The first study of the drawing was published by Cristina Geddo. Geddo attributes this work to Leonardo based not only on stylistic considerations, extremely high quality and left-handed hatching, but also on the evidence of the combination of black, white and red chalks (the trois crayons technique). Leonardo was the first artist in Italy to use pastels, a drawing technique he had learned from the French artist Jean Perreal whom he met in Milan at the end of the fifteenth century. Leonardo acknowledges his debt to Perreal in the Codex Atlanticus. Geddo also points out that the “coazzone” of the sitter’s hairstyle was fashionable during the same period.


In 2010, after a two-year study of the picture, Kemp published his findings and conclusions in a book, La Bella Principessa. The Profile Portrait of a Milanese Woman. Kemp describes the work as “a portrait of a young lady on the cusp of maturity [which] shows her with the fashionable costume and hairstyle of a Milanese court lady in the 1490s”. By process of elimination involving the inner group of young Sforza women, Kemp concluded that she is probably Bianca Sforza, the illegitimate (but later legitimized) daughter of Ludovico Sforza (“Il Moro”), duke of Milan. In 1496, when Bianca was no more than 13, she was married to Galeazzo Sanseverino, captain of the duke’s Milanese forces. Galeazzo was a patron of Leonardo. Bianca was dead within months of her marriage, having suffered from a stomach complaint (possibly an ectopic pregnancy). Kemp pointed out that Milanese ladies were often the dedicatees of volumes of poetry on vellum, and that such a portrait of a “beloved lady” would have made a suitable title page or main illustration for a set of verses produced on the occasion of her marriage or death.

• The physical and scientific evidence from multispectral analysis and first-hand study of the painting, as described by Kemp, may be summarized as follows:

• The technique of the portrait is black, red and white chalks (trois crayons, a French medium), with pen and ink.

• The drawing and hatching was carried out entirely by a left-handed artist, as Leonardo is known to have been.

• There are significant pentimenti throughout.

• The portrait is characterized by particularly subtle details, such as the relief of the ear hinted at below the hair, and the amber of the sitter’s iris.

• There are strong stylistic parallels with the Windsor silverpoint drawing of A Woman in Profile, which, like other head studies by Leonardo, features comparable delicate pentimenti to the profile.

• The members of the Sforza family were always portrayed in profile, whereas Ludovico’s mistresses were not.

• The proportions of the head and face reflect the rules that Leonardo articulated in his notebooks.

• The interlace or knotwork ornament in the costume and caul corresponds to patterns that Leonardo explored in other works and in the logo designs for his Academy.

• The portrait was executed on vellum—unknown in the surviving work of Leonardo—though we know from his writings that he was interested in the French technique of dry coloring on parchment (vellum).
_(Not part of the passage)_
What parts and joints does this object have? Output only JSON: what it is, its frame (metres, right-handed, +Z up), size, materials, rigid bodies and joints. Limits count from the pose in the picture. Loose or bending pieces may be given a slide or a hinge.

He specifically noted that he should ask the French artist, Jean Perréal, who was in Milan in 1494 and perhaps on other occasions, about the method of coloring in dry chalks.

• The format of the vellum support is that of a v2 rectangle, a format used for several of his portraits.

• The vellum sheet was cut from a codex, probably a volume of poetry of the kind presented to mark major events in the Sforza women’s lives.

• The vellum bears a fingerprint near the upper left edge, which features a distinctive “island” ridge and closely matches a fingerprint in the unfinished St Jerome by Leonardo. It also includes a palm print in the chalk pigment on the neck of the sitter, which is characteristic of Leonardo’s technique.

• The green of the sitter’s costume was originally obtained with a simple diffusion of black chalk applied on top of the yellowish tone of the vellum support.

• The nuances of the flesh tints were also achieved by exploiting the tone of the vellum and allowing it to show through the transparent media.

• There are noteworthy similarities between this work and the portrait of Cecilia Gallerani, including the handling of the eyes, the modelling of flesh tones using the palm of the hand, the intricacy of the patterns of the knotwork ornament and the treatment of the contours.

• The now somewhat pale original hatching in pen and ink was retouched in ink in a later restoration, which is far less fluid, precise and rhythmic.

• There have been some re-touchings over the years, most extensively in the costume and headdress, but the restoration has not affected the expression and physiognomy of the face to a significant degree, and has not seriously affected the overall impact of the portrait.